Hodgdon, which makes 777, does not list loads on its website for the Walker.
However, it lists a maximum of 35 grains for the Ruger Old Army. This is with a .457 ball and felt Wonder Wad between powder and ball.
Hodgdon notes:
Triple Seven is a high energy product designed to provide the muzzleloading hunter with higher velocities when used in the same VOLUME as blackpowder. To duplicate a blackpowder load velocity using Triple Seven, you must decrease the powder charge by 15%.
I would not exceed 35 grains in the Walker, regardless of what you are told by anyone other than Hodgdon.
After all, Hodgdon makes the stuff. It has the ballistics lab with sophisticated equipment to measure pressures. Hodgdon also has the trained people to interpret the data obtained from the tests.
Cap and ball revolvers lack a cartridge case (duh) to measure and obtain even the merest inkling of when you're generating dangerous pressure.
Typically, the best indicator is when the copper caps fragment into numerous pieces because of high pressure coming back through the nipple.

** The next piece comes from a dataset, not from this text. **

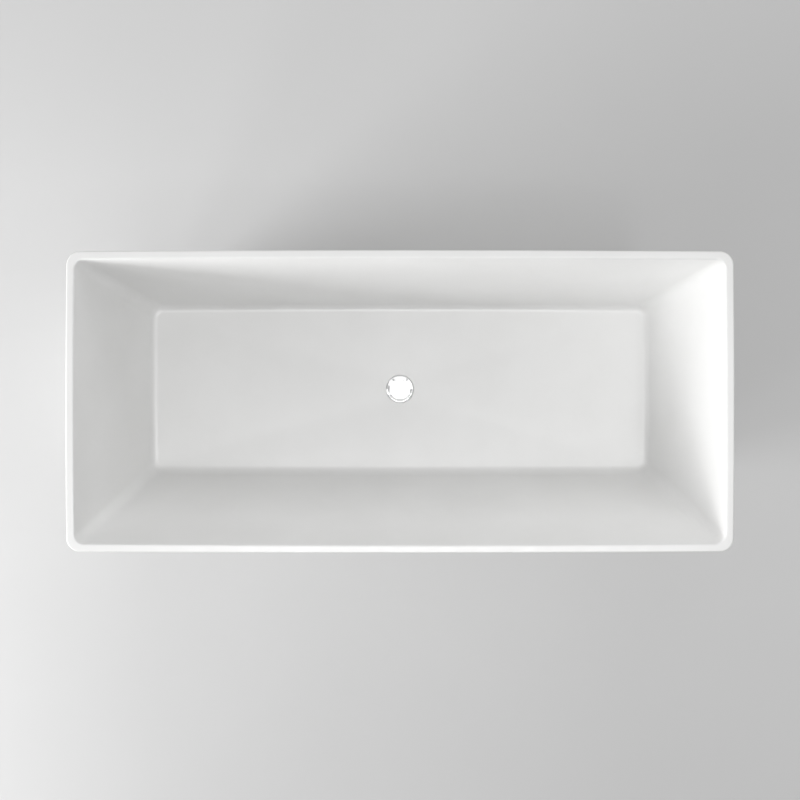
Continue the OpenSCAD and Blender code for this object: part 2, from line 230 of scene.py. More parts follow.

Increase the pressure and the hammer may be blown back to half cock. Increase it even more, and the nipple can strip its threads and fly back at your face.
These are all high-pressure instances.
Nipples with flame channels too large will also cause caps to fragment badly, but won't force the hammer back.

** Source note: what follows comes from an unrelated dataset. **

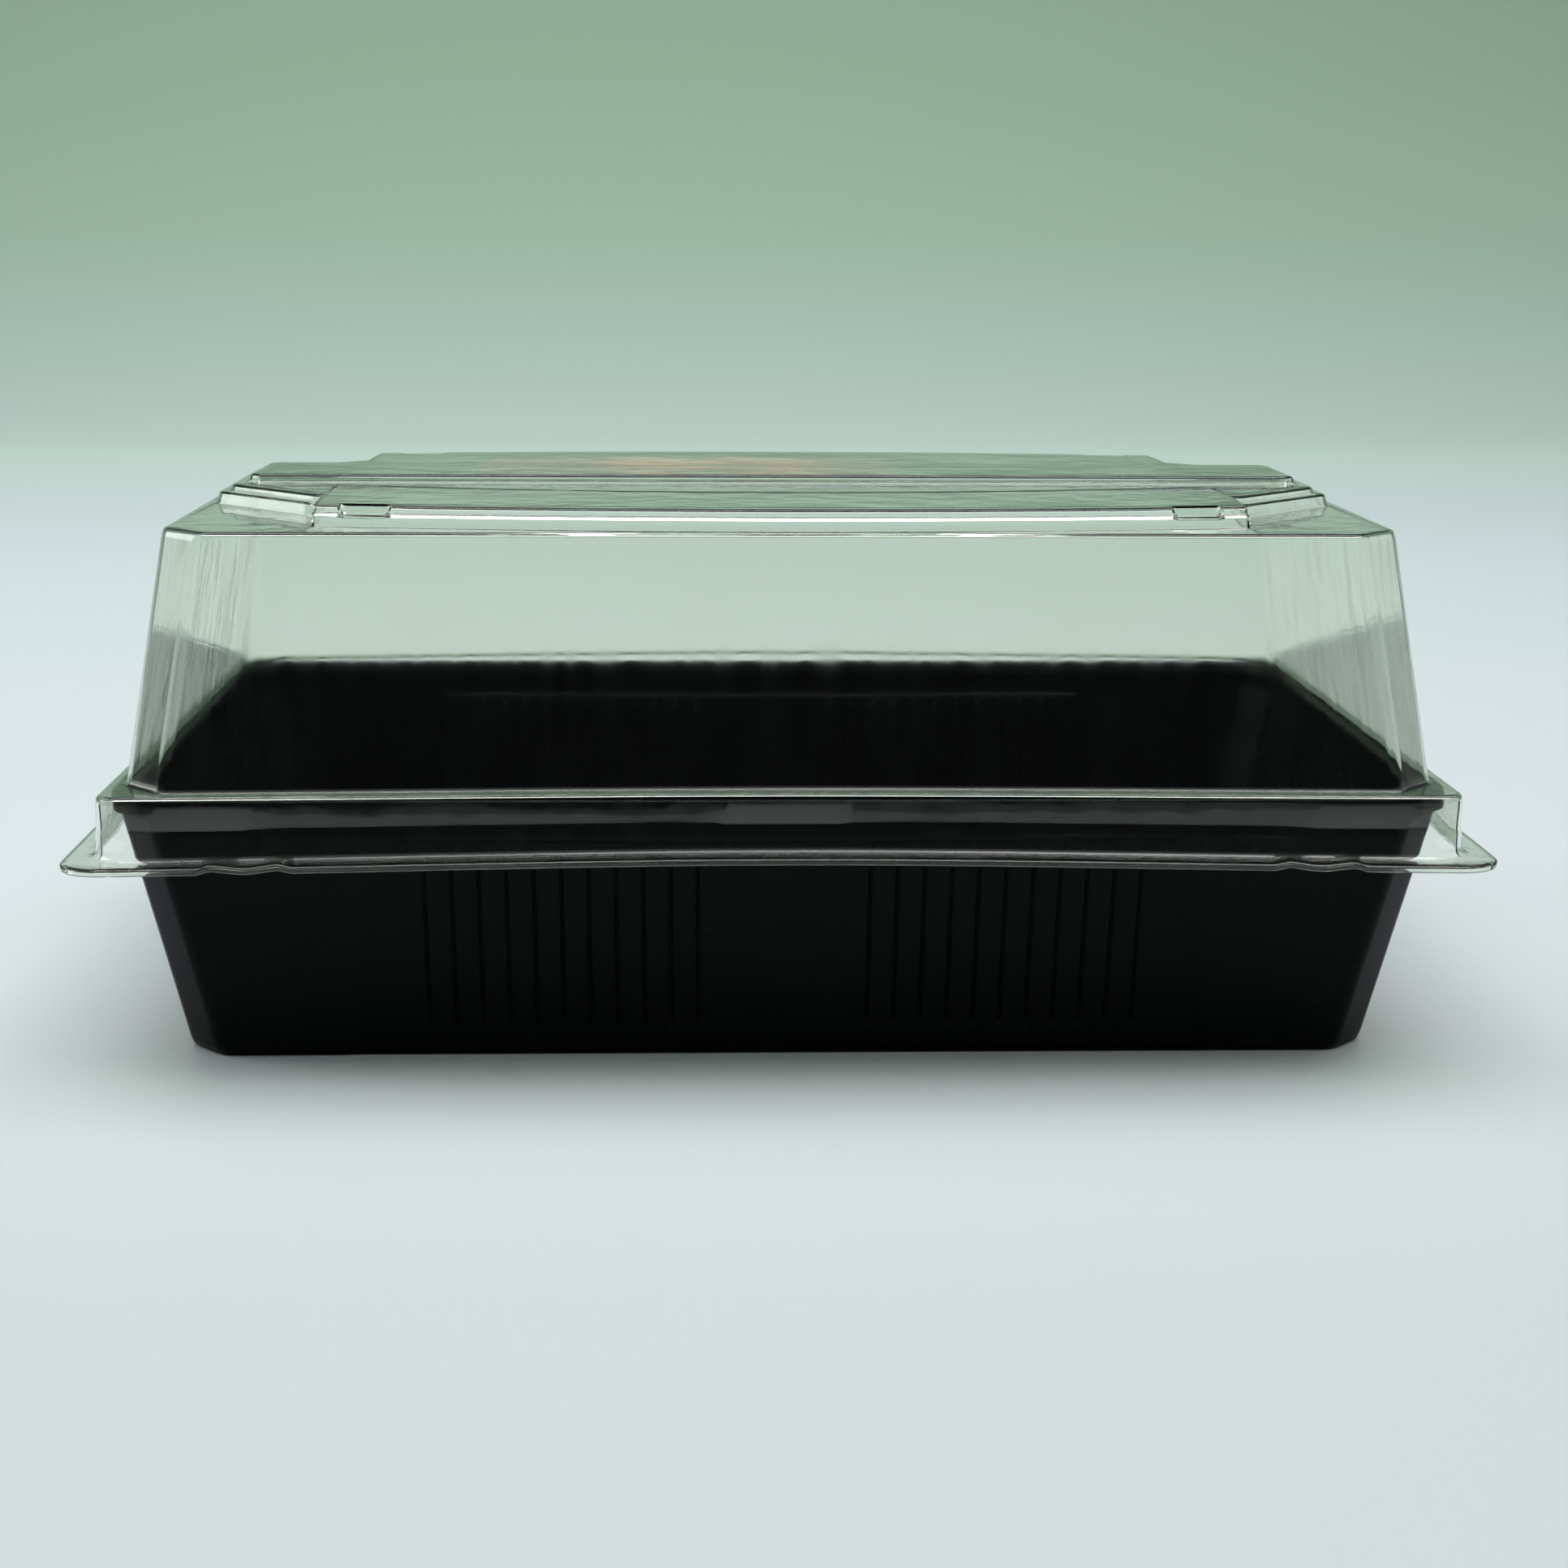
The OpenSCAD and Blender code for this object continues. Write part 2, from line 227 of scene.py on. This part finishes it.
def outline(x, y, z, cut, soft):
    """Adds a rectangle of half sizes x and y with cut, softened corners. Returns its places."""
    bpy.ops.mesh.primitive_plane_add(size=2)
    bpy.ops.transform.resize(value=(x * mm, y * mm, 1), center_override=(0, 0, 0))
    bpy.ops.transform.translate(value=(0, 0, z * mm))
    bpy.ops.mesh.bevel(offset=cut * mm, segments=1, affect="VERTICES", clamp_overlap=False)
    bpy.ops.mesh.bevel(offset=soft * mm, segments=3, profile=0.5, affect="VERTICES", clamp_overlap=False)
    mesh = bmesh.from_edit_mesh(bpy.context.object.data)
    places = {tuple(round(number, 7) for number in point.co) for point in mesh.verts if point.select}
    bpy.ops.mesh.delete(type="ONLY_FACE")
    return places


def loft(outlines):
    """Joins outlines into one sheet. Returns the places of the first and last outline."""
    ends = []
    for sizes in outlines:
        ends.append(outline(*sizes))
        if len(ends) > 1:
            pair = ends[-1] | ends[-2]
            pick(lambda *place: tuple(round(number, 7) for number in place) in pair)
            bpy.ops.mesh.bridge_edge_loops()
    return ends[0], ends[-1]


def cap(edge):
    """Closes the end of a loft with one flat face."""
    pick(lambda *place: tuple(round(number, 7) for number in place) in edge)
    bpy.ops.mesh.edge_face_add()


def cut_at(x, where, slant=0.0):
    """Cuts the faces that pass the test along the upright line through x."""
    mesh = bmesh.from_edit_mesh(bpy.context.object.data)
    bpy.ops.mesh.select_all(action="DESELECT")
    for face in mesh.faces:
        if where(*face.calc_center_median(), *face.normal):
            face.select_set(True)
    bpy.ops.mesh.bisect(plane_co=(x * mm, 0, 0), plane_no=(1, 0, slant))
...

With the above in mind -- especially the lack of a cartridge case to measure after firing -- any estimation of pressure is pure guesswork.
Just because your revolver takes the load doesn't make it safe. It may take a dozen shots, or a hundred, but high-pressure loads can and eventually will damage or destroy your revolver.
The Walker was quickly replaced by the Dragoon because of its faults. It is hardly the epitome of cap and ball revolver design, but rather closer to a prototype from which much was learned.
The Dragoons that followed it had better catches for the rammer, and reduced capacity chambers. The metallurgy of then was inferior to today's, but even the best steel has pressure limits.
Stick to black powder if you must load the Walker's chambers with as much as they will hold. Hodgdon 777 is not designed for experimentation by shooters; it must be used as specified.
Those specifications are based on measured pressures, not guesswork.